I was impressed that they actually went to the trouble of making up a dessicated dummy to show the effect of the Spider draining the fluids out of somebody and, rather than lingering on it, the shot lasted only a fraction of a second onscreen. Here it is:
in any event, there were lots of flicks with insects and other beasties on miniature sets or photographically enlarged:
**Tarantula
Beginning of the End
Earth Vs. the Spider
Killers from Space
Have Rocket Will Travel
The Cosmic Monsters** (In Britain, it was “The Strange World of PLanet X”. I’m convinced that Stephen King stole “The Mist” from this film
**The Giant Gila Monster
King Dinosaur
Journey to the CEnter of the Earth
The Lost World** (Not just lizards – there’s Giant Spider, too. David Hedison gets to shoot it, thereby getting revenge for the end of “The Fly”)

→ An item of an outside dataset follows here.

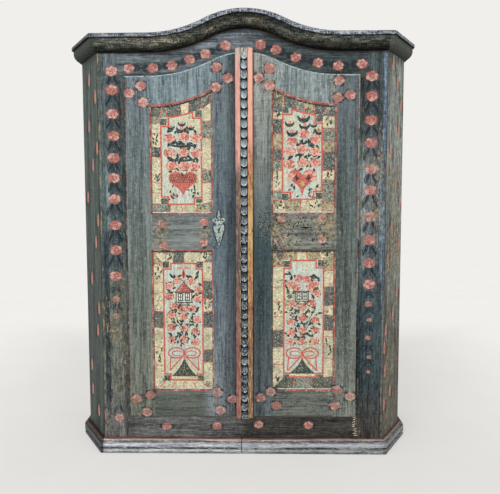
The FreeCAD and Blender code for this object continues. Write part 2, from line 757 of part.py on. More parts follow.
def make_astragal():
    half = astragal_width / 2
    x = meeting_x - half
    band = astragal_band / 2
    outline = [(-half, 0.0), (half, 0.0), (half, -astragal_edge), (band, -astragal_thick),
               (band, astragal_sink - astragal_thick), (-band, astragal_sink - astragal_thick),
               (-band, -astragal_thick), (-half, -astragal_edge)]
    strip = prism([(x + a, door_front_y + b) for a, b in outline], "z", door_bottom_z, astragal_top_z)
    floor_y = door_front_y + astragal_sink - astragal_thick
    count = int((astragal_top_z - door_bottom_z) // scale_pitch)
    margin = (astragal_top_z - door_bottom_z - count * scale_pitch) / 2
    tongue = scale_tongue()
    room = box(x - band, x + band, -far, far, door_bottom_z, astragal_top_z)
    scales = []
    for i in range(count):
        piece = tongue.copy()
        piece.translate(V(x, floor_y, astragal_top_z - margin - i * scale_pitch))
        scales.append(piece.common(room).Solids[0])
    save("astragal", strip.fuse(scales).removeSplitter())


# ---------------------------------------------------------------- lock
def lock_box(grow):
    """Room of the lock case in the back of the lock stile, grown by grow on all but its open side."""
    return box(keyhole_x - lock_left - grow, lock_end_x + grow, door_back_y - lock_thick - grow, door_back_y,
               keyhole_z - lock_half_height - grow, keyhole_z + lock_half_height + grow)


def bolt_channel(x0, x1, grow):
    """Path of the lock bolt between x0 and x1, grown by grow across."""
    middle_y = door_back_y - lock_thick / 2
    return box(x0, x1, middle_y - lock_bolt_thick / 2 - grow, middle_y + lock_bolt_thick / 2 + grow,
               keyhole_z - lock_bolt_height / 2 - grow, keyhole_z + lock_bolt_height / 2 + grow)


def make_lock(pieces):
    """Lock case let into the back of the lock stile, with a bolt that leaves by the stile's edge."""
    case = lock_box(0.0)
    room = box(keyhole_x - lock_left + lock_wall, lock_end_x - lock_wall,
               door_back_y - lock_thick + lock_wall, door_back_y - lock_wall,
               keyhole_z - lock_half_height + lock_wall, keyhole_z + lock_half_height - lock_wall)
    tip_x = meeting_x - lock_bolt_setback
    tail_x = tip_x - lock_bolt_length
    mouth = bolt_channel(tail_x, meeting_x, slide_clear)
    front_wall_y = door_back_y - lock_thick
    case = case.cut([room, mouth, keyhole_cut(front_wall_y, front_wall_y + lock_wall)])
    saddles = []
    saddle_x = lock_end_x - lock_saddle_gap
    for sign in (-1, 1):
        edge = keyhole_z + sign * (lock_bolt_height / 2 + slide_clear)
        wall = keyhole_z + sign * (lock_half_height - lock_wall)
        saddles.append(box(saddle_x - lock_saddle_length, saddle_x, door_back_y - lock_thick + lock_wall,
                           door_back_y - lock_wall, min(edge, wall), max(edge, wall)))
    save("lock_case", case.fuse(saddles).removeSplitter())
    save("lock_bolt", bolt_channel(tail_x, tip_x, 0.0))
    pieces["lock_stile"] = pieces["lock_stile"].cut([lock_box(lock_fit), mouth])


# ---------------------------------------------------------------- escutcheon
def disc(x, z, radius):
    """Disc of the escutcheon's iron, placed from the keyhole."""
    place = V(keyhole_x + x, door_front_y - plate_thick, keyhole_z + z)
    return Part.makeCylinder(radius, plate_thick, place, V(0, 1, 0))


def plate_blank():
    """Ornamental iron plate: a pointed stem between two scrolls, a broad body and a tapering tail."""
    left = [(-a, b) for a, b in reversed(plate_outline_right)]
    corners = [(keyhole_x + a, keyhole_z + b) for a, b in list(plate_outline_right) + left]
    body = prism(corners, "y", door_front_y - plate_thick, door_front_y)
    curls = []
    eyes = []
    for sign in (-1, 1):
        curls.append(disc(sign * curl_place[0], curl_place[1], curl_radius))
        eyes.append(disc(sign * (curl_place[0] - curl_eye_shift), curl_place[1], curl_eye_radius))
    return body.fuse(curls).cut(eyes).removeSplitter()


def nail(x, z, grow):
    """Nail through the escutcheon into the stile, grown by grow round its shank."""
    top = door_front_y - plate_thick
    shank = Part.makeCylinder(nail_radius / 2 + grow, nail_length, V(x, top, z), V(0, 1, 0))
    if grow > 0:
        return shank
    head = Part.makeCylinder(nail_radius, nail_head_height, V(x, top - nail_head_height, z), V(0, 1, 0))
    return shank.fuse(head).removeSplitter()


def make_escutcheon(pieces):
    places = [(keyhole_x + a, keyhole_z + b) for a, b in plate_nails]
    holes = [nail(x, z, nail_clear) for x, z in places]
    plate = plate_blank().cut(holes + [keyhole_cut(door_front_y - plate_thick, door_front_y)])
    save("escutcheon", plate.Solids[0])
    save("escutcheon_nails", *[nail(x, z, 0.0) for x, z in places])
    through = keyhole_cut(door_front_y, door_back_y - lock_thick)
    pieces["lock_stile"] = pieces["lock_stile"].cut(holes + [through])
    pieces["mid_rail"] = pieces["mid_rail"].cut(holes + [through])


# ---------------------------------------------------------------- sliding bolts of the right door
def bolt_ends():
    """Lowest Z of the upper bolt and highest Z of the lower bolt, and their tips when drawn."""
    inset = lip_overlap + opening_clear
    upper_tip = door_top_z - inset + serpentine_height(bolt_x) - bolt_tip_clear
    lower_tip = door_bottom_z + inset + bolt_tip_clear
    return upper_tip, lower_tip


def slide_bolt(tip_z, direction):
    """Flat bolt on the door's back with a knob near its middle; direction is 1 where it shoots up."""
    y0 = door_back_y + slide_clear
    tail_z = tip_z - direction * bolt_length
    bar = box(bolt_x - bolt_width / 2, bolt_x + bolt_width / 2, y0, y0 + bolt_thick, min(tip_z, tail_z),
              max(tip_z, tail_z))
    knob_z = (tip_z + tail_z) / 2
    knob = Part.makeCylinder(bolt_knob_radius, bolt_knob_length, V(bolt_x, y0 + bolt_thick, knob_z),
                             V(0, 1, 0))
    return bar.fuse(knob).removeSplitter()


def guide(z):
    """Staple over a sliding bolt, with a foot on each side of it."""
    inner = bolt_width / 2 + slide_clear
    height = slide_clear + bolt_thick + slide_clear
    wall = inner + guide_wall
    foot = wall + guide_foot
    points = [(-foot, 0), (-inner, 0), (-inner, height), (inner, height), (inner, 0), (foot, 0),
              (foot, guide_wall), (wall, guide_wall), (wall, height + guide_wall),
              (-wall, height + guide_wall), (-wall, guide_wall), (-foot, guide_wall)]
    return prism([(bolt_x + a, door_back_y + b) for a, b in points], "z", z - guide_width / 2,
                 z + guide_width / 2)


def make_sliding_bolts():
    upper_tip, lower_tip = bolt_ends()
    save("upper_bolt", slide_bolt(upper_tip, 1))
    save("lower_bolt", slide_bolt(lower_tip, -1))
    guides = []
    for tip, direction in ((upper_tip, 1), (lower_tip, -1)):
        guides.append(guide(tip - direction * guide_inset))
        guides.append(guide(tip - direction * (bolt_length - guide_inset)))
    save("bolt_guides", *guides)


# ---------------------------------------------------------------- whole cupboard
def main():
    os.makedirs("parts", exist_ok=True)
    make_case()
    save_moulding("plinth", plinth_section(), 0.0, False)
    save_moulding("ovolo", ovolo_section(), cornice_z, True)
    save_moulding("cap", cap_section(), cornice_z, True)
    save("frame_hinge_halves", *[frame_half(side, z) for side in (-1, 1) for z in hinge_heights])

    left = make_door("left_door", -1)
    make_lock(left)
    make_escutcheon(left)
    make_astragal()
    right = make_door("right_door", 1)
    strike = bolt_channel(meeting_x, meeting_x - lock_bolt_setback + lock_travel + strike_clear, strike_clear)
    right["lock_stile"] = right["lock_stile"].cut(strike)
    make_sliding_bolts()
    for name, pieces in (("left_door", left), ("right_door", right)):
        for piece, shape in pieces.items():
            save(name + "_" + piece, shape)


main()
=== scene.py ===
"""Looks of the painted two-door cupboard: worn blue-grey timber with roses, leaves and painted panels.

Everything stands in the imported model's own frame, in metres. The painting is laid on in thin closed
coats, which are drawn in millimetres on the face that carries them.
"""

import math
import random
from collections import namedtuple
from functools import cached_property

import bmesh
import bpy
from mathutils import Matrix, Vector


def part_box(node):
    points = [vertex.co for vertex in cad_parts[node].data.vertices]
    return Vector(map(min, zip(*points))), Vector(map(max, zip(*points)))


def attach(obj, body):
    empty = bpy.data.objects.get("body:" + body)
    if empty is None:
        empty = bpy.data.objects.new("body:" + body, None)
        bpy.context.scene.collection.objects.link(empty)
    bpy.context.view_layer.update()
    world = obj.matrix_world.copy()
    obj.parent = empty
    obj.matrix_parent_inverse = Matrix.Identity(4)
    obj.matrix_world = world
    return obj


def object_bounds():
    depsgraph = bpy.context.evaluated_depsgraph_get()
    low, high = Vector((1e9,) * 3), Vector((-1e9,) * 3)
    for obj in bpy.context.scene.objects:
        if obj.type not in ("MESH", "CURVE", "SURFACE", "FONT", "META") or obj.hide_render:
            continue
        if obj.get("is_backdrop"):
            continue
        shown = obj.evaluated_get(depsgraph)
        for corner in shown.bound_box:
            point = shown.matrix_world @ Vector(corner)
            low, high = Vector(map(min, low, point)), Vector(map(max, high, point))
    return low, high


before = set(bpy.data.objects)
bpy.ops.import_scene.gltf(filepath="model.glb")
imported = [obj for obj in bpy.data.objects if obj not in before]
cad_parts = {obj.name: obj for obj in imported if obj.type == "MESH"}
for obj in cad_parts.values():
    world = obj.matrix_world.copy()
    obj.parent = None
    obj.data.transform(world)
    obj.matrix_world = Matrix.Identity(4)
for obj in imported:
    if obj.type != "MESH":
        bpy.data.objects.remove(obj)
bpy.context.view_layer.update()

MM = 0.001

# ---- places read from the frame
case_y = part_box("left_front_stile")[0].y
door_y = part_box("left_door_hinge_stile")[0].y
arris_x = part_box("right_front_stile")[1].x
side_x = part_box("right_side_board")[1].x
cant_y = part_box("right_side_board")[0].y
cornice_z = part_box("right_ovolo_side")[0].z
door_low_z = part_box("left_door_bottom_rail")[0].z
door_high_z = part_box("left_door_hinge_stile")[1].z
astragal_low, astragal_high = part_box("astragal")

# Heights of the ornament are counted in millimetres from a line this far under the doors
base_drop = 155.0
base = door_low_z / MM - base_drop

# Serpentine of cornice, frieze, doors and panels, in millimetres
crest_x = 10.0
crest_rise = 94.0
serpentine_half = 398.0
crest_radius = 300.0
arc_sum = (serpentine_half ** 2 + crest_rise ** 2) / (2 * crest_rise)
flank_radius = arc_sum - crest_radius
turn_u = crest_radius * serpentine_half / arc_sum

# Panels
tongue = 9.0                 # part of a panel that is hidden in its groove
panel_edge_depth = 9.2       # door's face to the panel's face, at the edge of the opening
panel_rise = 3.5
panel_border = 38.0
arch_drop = 128.0            # doors' straight top down to the arched panels' straight top


def serpentine(x):
    """Rise of the serpentine over its straight ends, in millimetres."""
    u = abs(x - crest_x)
    if u >= serpentine_half:
        return 0.0
    if u <= turn_u:
        return crest_rise - crest_radius + math.sqrt(crest_radius ** 2 - u ** 2)
    return flank_radius - math.sqrt(flank_radius ** 2 - (serpentine_half - u) ** 2)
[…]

I’m not including much later films (Like the much-derided Night of the Lepus). I observe that even he Ray Harryhausen film One Million Years B.C. has a shot of an enlarged lizard among the animated models, apparently to stretch out the budget.
The spider in The Incredible Shrinking Man still spooks me.
Yeah, the desiccated dummy sequence actually showed some film-making talent! Who’d’ve guessed? I think they used several different spiders: ISTR at one point it was almost totally white (gray?) and at the end, it wasn’t a tarantula at all (some hairless spider–it’s been a long time; I could be mistaken).
Tarantula is pretty darn good. And prophetic: when things go balls-up, you send in Clint Eastwood to take care of business.
And I’m actually impressed with the grasshopper effect at the end of Beginning of the End. Bad eyesight helps.
The Roger Corman film “The Nest” is about killer cockroaches which start normal sized but eventually mutate to dog sized.
The video games series Fallout also features giant insects mutated by post-nuclear war radiation, which include giant cockroaches, giant scorpions, giant mosquitos, giant wasps, giant flies, and giant mantises. If you ever wanted to take a tire iron to a scorpion the size of a car, this is your game.